- **Exercise aim**
Beginning with the first line of the data below, extract each line up to and including the one containing "(123, -128, 719)]". Copy them exactly and add nothing.

- **Data section**
──────────────────────────────

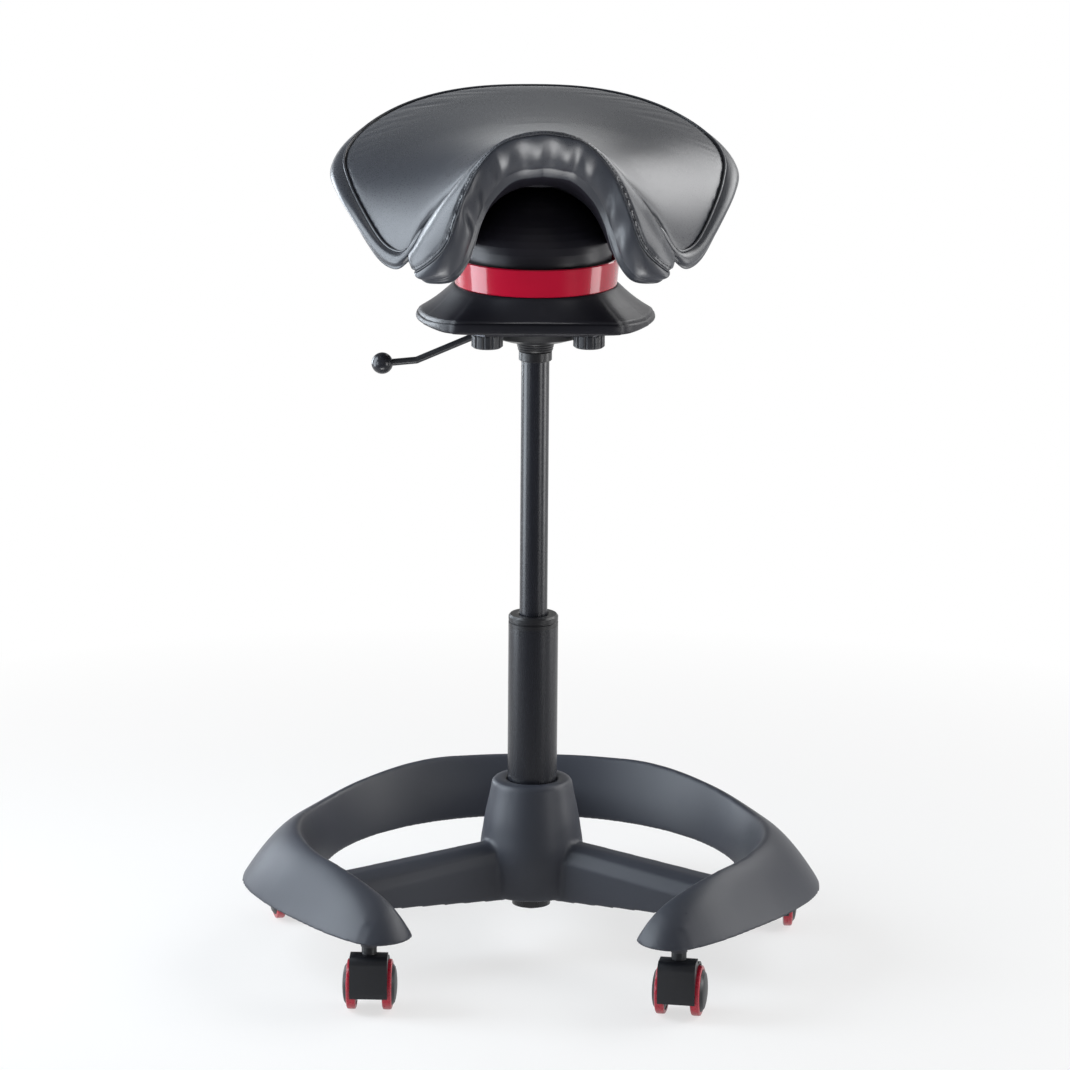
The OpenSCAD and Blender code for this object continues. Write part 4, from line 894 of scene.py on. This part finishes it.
# %% Rails of the front
FRONT_END = 8.0
FRONT_TS = [(v, 0) for v in (16, 15, 14, 13, 12, 11, 10.4, 10, 9.6)]
FOLD_RAIL = [(0, -157, 864.5), (34, -154, 857.5), (56, -151, 839.5), (72, -154, 813),
             (83, -158, 784), (92, -157, 758), (105, -150, 741), (119, -137, 728), (128, -126, 722)]
LIP_RAIL = [(0, -128, 819), (28, -128, 814), (48, -130, 796), (59, -132, 775), (66, -135, 753),
            (74, -139, 734), (87, -144, 720), (107, -139, 717), (123, -128, 719)]


def sided(points, s):
    """Mirror the points that belong to the sitter's right side."""
    return np.where((s < 0)[..., None], points * (-1, 1, 1), points)


def front_seam(s, scale, depth):
    """The point of the seam that belongs to front position s, drawn in and sunk."""
    t = curve(FRONT_TS, np.abs(s))[..., 0]
    return sided(saddle(leant(lerp(SEAT_MID, seam(t), scale), depth), depth), s)


def fold_at(s):
    """The stitched fold at s."""
    return sided(curve(FOLD_RAIL, np.abs(s)), s)


def lip_at(s):
    """The arch's lower lip at s."""
    return sided(curve(LIP_RAIL, np.abs(s)), s)


def front_frames(s):
    """Seam point, fold, lip, and the outward directions of the pads' top and of the lining."""
    a, f, l = front_seam(s, 1.0, 0.0), fold_at(s), lip_at(s)
    run = fold_at(s + 0.05) - fold_at(s - 0.05)
    return a, f, l, unit(np.cross(f - a, run)), unit(np.cross(l - f, run))


# %% Thigh pads
def taper(rings, s, start, end):
    """Towards each end the sections shrink to their own middle, as a quarter circle does."""
    share = np.clip((np.abs(s) - start) / (end - start), 0, 1)
    size = np.sqrt(np.clip(1 - share**2, 0.0004, 1))[:, None, None]
    middle = rings.mean(1, keepdims=True)
    return middle + (rings - middle) * size


def pad_rings(s):
    """A section from the seam over a soft crown to the fold, down behind the lining and back. The
    crown rises by puff, which is small where the pads are narrow, over the pommel."""
    a, f, l, up, out = front_frames(s)
    e, w = unit(f - a), np.linalg.norm(f - a, axis=-1, keepdims=True)
    puff, back = np.clip(0.17 * w - 1.4, 0.8, 6.5), 5.35
    crown = [lerp(a, f, share) + high * puff * up for share, high in ((0.36, 0.8), (0.62, 0.8), (0.86, 0.44))]
    behind = [lerp(f, l, share) - back * out for share in (0.3, 0.62, 0.86)]
    ring = [front_seam(s, 1.004, 9.0), a + 0.8 * e - 4.6 * up, a + np.minimum(6, 0.16 * w) * e - 0.6 * up,
            *crown, f - 0.3 * e + 0.3 * up, lerp(f, l, 0.08) - 1.9 * out, *behind,
            front_seam(s, 1.0, PAD - 2), front_seam(s, 1.002, PAD / 2)]
    return seat_turned(taper(rounded_rings(np.stack(ring, 1), 52), s, 7.1, FRONT_END))


def pad_line(inside, lift, reach=7.6):
    """A line along the pads, that many millimetres inside the fold."""
    s = np.linspace(-reach, reach, 600)
    a, f, _, up, _ = front_frames(s)
    return seat_turned(f - inside * unit(f - a) + lift * up)


def pad_seam():
    """The line where the pads meet the main panel."""
    return seat_turned(front_seam(np.linspace(-7.6, 7.6, 500), 1.0, 5.0))


STITCH_IN, STITCH_LIFT = 5.0, 1.5
pads = skin("thigh_petals", pad_rings(np.linspace(-FRONT_END, FRONT_END, 201)))
pads = swell(pads, np.vstack([pad_seam(), pad_line(0.0, 0.0)]), voxel=3.4, cap=2.4, hold=5.0)
finish_piece(pads, "leather", "seat", "thigh_pads")
press_line(pads, pad_line(STITCH_IN, STITCH_LIFT), width=1.5, depth=0.8)

# %% Lining with its puckers
PUCKERS = [(-3.5, 0.34, 2.8), (-2.45, 0.42, 1.6), (-1.5, 0.26, 2.6), (-0.62, 0.34, 3.0), (0.25, 0.30, 3.2),
           (1.05, 0.26, 3.0), (1.75, 0.36, 2.2), (2.75, 0.42, 1.8), (3.9, 0.45, 2.2)]
PUCKER_DEPTH = [(0, 0.05), (0.15, 0.45), (0.35, 0.85), (0.55, 1.0), (0.7, 0.8), (0.8, 0.25), (1, 0.08)]


def pucker_wave(s):
    """A sum of dips: each is its depth times exp(-((s - place) / width) squared), raised a little
    beside it."""
    wave = np.zeros(len(s))
    for at, wide, deep in PUCKERS:
        wave += deep * (0.45 * np.exp(-(((s - at) / (2.4 * wide)) ** 2)) - np.exp(-(((s - at) / wide) ** 2)))
    return np.clip(wave, -3.8, 1.6)[:, None]


def lining_rings(s):
    """A thin leaf from the fold over the puckers to a smooth hem and its lip, and in under the shell."""
    a, f, l, _, out = front_frames(s)
    wave, thick = pucker_wave(s), 5.0
    depth = PAD + SHELL + 2 * GAP + lerp(1.2, 5.5, ease((np.abs(s) - 4.5) / 2))
    b, low = front_seam(s, 0.86, depth), unit(l - a)
    front = [lerp(f, l, v) + (crown + float(read_off(PUCKER_DEPTH, v)) * wave) * out
             for v, crown in ((0.03, -0.3), (0.12, 1.2), (0.24, 2.2), (0.38, 2.8), (0.52, 2.8), (0.64, 2.2),
                              (0.74, 1.4), (0.8, 0.7), (0.86, 0.7), (0.95, 0.6))]
    under = [l + 1.5 * low - 0.5 * out, lerp(l, b, 0.12) + 1.2 * low, lerp(l, b, 0.5) + 0.6 * thick * low,
             b + 0.5 * thick * low, b, lerp(l, b, 0.5) + 0.8 * low, l - 0.7 * thick * out + 0.04 * (f - l)]
    behind = [lerp(f, l, v) - inside * out
              for v, inside in ((0.86, 0.8 * thick), (0.62, 0.9 * thick), (0.3, thick), (0.09, 1.5))]
    ring = [*front, *under, *behind]
    return seat_turned(taper(rounded_rings(np.stack(ring, 1), 84), s, 7.2, FRONT_END))


lining = skin("arch_gathers", lining_rings(np.linspace(-FRONT_END, FRONT_END, 561)))
finish_piece(lining, "lining_leather", "seat", "arch_lining")

# %% [markdown]
# The lining doesn't end in the air: behind its lip a black sheet runs in to the dome and closes the
# arch round it. It is painted shade: a dark sheet where the arch's hollow lies in shadow. It is a thin
# sheet from the lip to a circle on the dome, with a wall so that it closes, and it stops well above
# the red band, which the rocking seat would else push it into.

# %% Painted shade: a black sheet between the lip and the dome
DOME_R, PIVOT_Z, SHADE_SHEET_BACK, SHADE_SHEET_WALL, SHADE_SHEET_REACH = 74.6, 720.0, 26.0, 1.6, 4.9


def shade_sheet_rings(s):
    """From just inside the lip to the dome: the point of the dome's upright circle SHADE_SHEET_BACK in
    front of its middle that lies in the lip's own direction. The sheet sags a little between."""
    lip, low = lip_at(s), unit(lip_at(s) - front_seam(s, 1.0, 0.0))
    out_from = lip[:, [0, 2]] - (0, PIVOT_Z)
    circle = math.sqrt(DOME_R**2 - SHADE_SHEET_BACK**2) * unit(out_from)
    ends = np.stack([circle[:, 0], np.full(len(s), -SHADE_SHEET_BACK), PIVOT_Z + circle[:, 1]], 1)
    centre = np.array((0.0, -SHADE_SHEET_BACK, PIVOT_Z))
    start = lip + 0.4 * low + (0, 4.0, 0)
    inward = unit(centre - lerp(start, ends, 0.5))
    sag = 1.6 * inward
    line = [start, lerp(start, ends, 0.33) + sag, lerp(start, ends, 0.66) + sag, ends]
    wall = [p - SHADE_SHEET_WALL * inward for p in line[::-1]]
    return seat_turned(np.stack([*line, *wall], 1))


# Painted shade: a black sheet that fills the arch's shadowed hollow behind the lip.
shade_sheet = skin("arch_shade_sheet", shade_sheet_rings(np.linspace(-SHADE_SHEET_REACH, SHADE_SHEET_REACH, 127)))
finish_piece(shade_sheet, "dome_plastic", "seat")

# %% Side band
BAND_END, BAND_REACH, BAND_BULGE, BAND_DROP = 10.2, 11.2, 14.0, 40.0
BAND_PROFILE = [(0.05, 0.12), (0.3, 0.15), (0.6, 0.23), (0.86, 0.37), (1, 0.55), (0.94, 0.73), (0.7, 0.88),
                (0.3, 0.98)]


def band_rings(t):
    """Out from the seam, round the bulge, down and in to the hem, and up inside along the foam.
    Past BAND_END the band tapers away behind the petals."""
    p, out = seam(t), seam_out(t)
    bulge = BAND_BULGE * lerp(1, 0.45, ease((np.abs(t) - 5) / 3.5))[:, None]
    drop = BAND_DROP * lerp(1, 0.42, ease((np.abs(t) - 2.6) / 4))[:, None]
    seat_edge = saddle(p, 0.0)
    up = np.array((0, 0, 1.0))
    outer = [seat_edge + bulge * v * out - drop * w * up for v, w in BAND_PROFILE]
    hem = saddle(lerp(SEAT_MID, p, 0.965), PAD + SHELL + 2 * GAP + 1.5)
    inner = [saddle(p, d) + GAP * out for d in (PAD - 2, PAD / 2, 8.5)]
    return seat_turned(taper(rounded_rings(np.stack([*outer, hem, *inner], 1), 48), t, BAND_END, BAND_REACH))


side = skin("side_roll", band_rings(np.linspace(-BAND_REACH, BAND_REACH, 341)))
finish_piece(side, "leather", "seat", "side_band")

# %% [markdown]
# ## Piping and stitches
# A thin corded welt lies in the panel's seam, and a row of stitches runs beside the petals' fold.
# The welt is a round profile carried along the seam. A stitch is one small seed-shaped form, and
# all of them are one mesh, made by adding every place to one set of points.

# %% Piping
WELT_DOWN, WELT_OUT, WELT_R = 4.2, 1.2, 1.25


def tube_along(name, path, radius, sides=10):
    """A round profile carried along a path; each ring stands square to the path, with a side level."""
    run = np.roll(path, -1, axis=0) - np.roll(path, 1, axis=0)
    run[0], run[-1] = path[1] - path[0], path[-1] - path[-2]
    run = unit(run)
    across = unit(np.cross(run, np.array((0, 0, 1.0))))
    lift = np.cross(across, run)
    turn = np.linspace(0, 2 * math.pi, sides, endpoint=False)[None, :, None]
    rings = path[:, None] + radius * (np.cos(turn) * across[:, None] + np.sin(turn) * lift[:, None])
    return skin(name, rings)


welt_ts = np.linspace(-9.7, 9.7, 440)
welt_path = seat_turned(saddle(seam(welt_ts), WELT_DOWN) + WELT_OUT * seam_out(welt_ts))
welt = tube_along("seat_welt", welt_path, WELT_R)
finish_piece(welt, "leather", "seat")
fold_cord = tube_along("fold_seam", pad_line(0.4, 0.3, 7.3), 0.55)
finish_piece(fold_cord, "lining_leather", "seat")

# %% Stitches
def on_surface(obj, points):
    """Nearest points of a mesh to some points, and the surface's directions there, in mm."""
    tree = BVHTree.FromPolygons([v.co for v in obj.data.vertices], [p.vertices for p in obj.data.polygons])
    found = [tree.find_nearest(Vector(p) * 0.001) for p in points]
    return np.array([f[0] for f in found]) * 1000, np.array([f[1] for f in found])


def evenly(path, gap):
    """Points along a path, one every gap, and the path's directions there."""
    steps = np.linalg.norm(np.diff(path, axis=0), axis=1)
    run = np.concatenate([[0], np.cumsum(steps)])
    at = np.arange(gap / 2, run[-1], gap)
    points = np.stack([np.interp(at, run, path[:, k]) for k in range(3)], 1)
    ahead_of = np.stack([np.interp(at + 0.5, run, path[:, k]) for k in range(3)], 1)
    return points, unit(ahead_of - points)


STITCH_GAP, STITCH_LONG, THREAD, ON_TOP = 3.6, 2.6, 0.45, 0.2


def stitch_row(name, obj, path):
    """Seed shapes along a path: a small ball stretched along the thread and laid on the leather. Its
    point at latitude a and longitude b is (half length sin a, thread cos a cos b, thread cos a sin b)."""
    a, b = np.meshgrid(np.linspace(-math.pi / 2, math.pi / 2, 7)[1:-1],
                       np.linspace(0, 2 * math.pi, 6, endpoint=False), indexing="ij")
    seed = [np.sin(a) * STITCH_LONG / 2, np.cos(a) * np.cos(b) * THREAD, np.cos(a) * np.sin(b) * THREAD]
    points, quads, fans = ring_faces(np.stack(seed, -1), False)
    spots, runs = evenly(path, STITCH_GAP)
    spots, ups = on_surface(obj, spots)
    runs = unit(runs - ups * np.einsum("ij,ij->i", runs, ups)[:, None])
    across = np.cross(ups, runs)
    placed = (spots[:, None] + points[None, :, :1] * runs[:, None] + points[None, :, 1:2] * across[:, None]
              + (points[None, :, 2:] + ON_TOP) * ups[:, None])
    first = (np.arange(len(spots)) * len(points))[:, None, None]
    quads, fans = (quads + first).reshape(-1, 4), (fans + first).reshape(-1, 3)
    print(name, "stitches", len(spots))
    return put_mesh(name, placed.reshape(-1, 3), quads, fans)


thread = stitch_row("fold_stitches", pads, pad_line(STITCH_IN, STITCH_LIFT, 7.4))
finish_piece(thread, "lining_leather", "seat")

# %% Finish
bpy.context.view_layer.update()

──────────────────────────────

- **Result below**
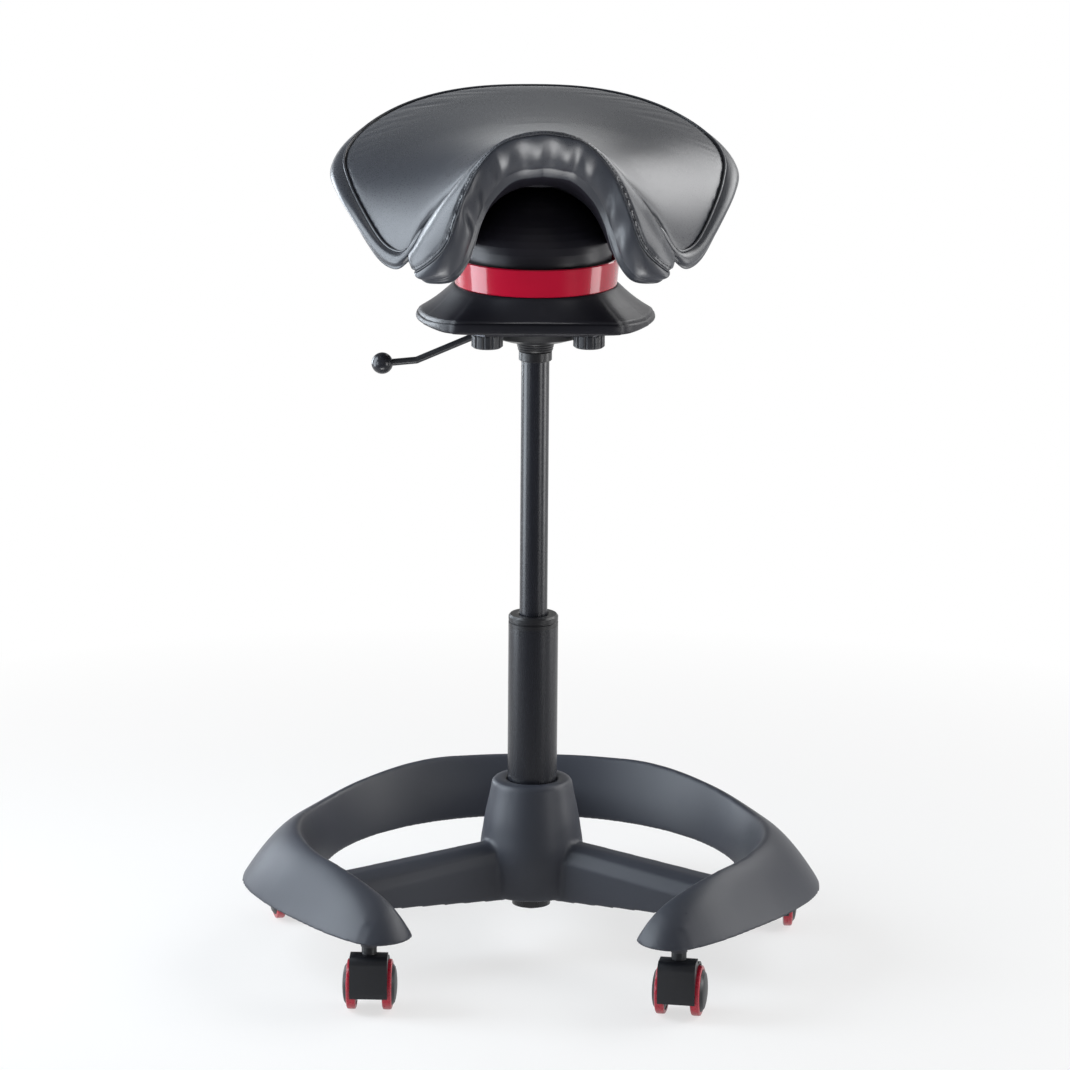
The OpenSCAD and Blender code for this object continues. Write part 4, from line 894 of scene.py on. This part finishes it.
# %% Rails of the front
FRONT_END = 8.0
FRONT_TS = [(v, 0) for v in (16, 15, 14, 13, 12, 11, 10.4, 10, 9.6)]
FOLD_RAIL = [(0, -157, 864.5), (34, -154, 857.5), (56, -151, 839.5), (72, -154, 813),
             (83, -158, 784), (92, -157, 758), (105, -150, 741), (119, -137, 728), (128, -126, 722)]
LIP_RAIL = [(0, -128, 819), (28, -128, 814), (48, -130, 796), (59, -132, 775), (66, -135, 753),
            (74, -139, 734), (87, -144, 720), (107, -139, 717), (123, -128, 719)]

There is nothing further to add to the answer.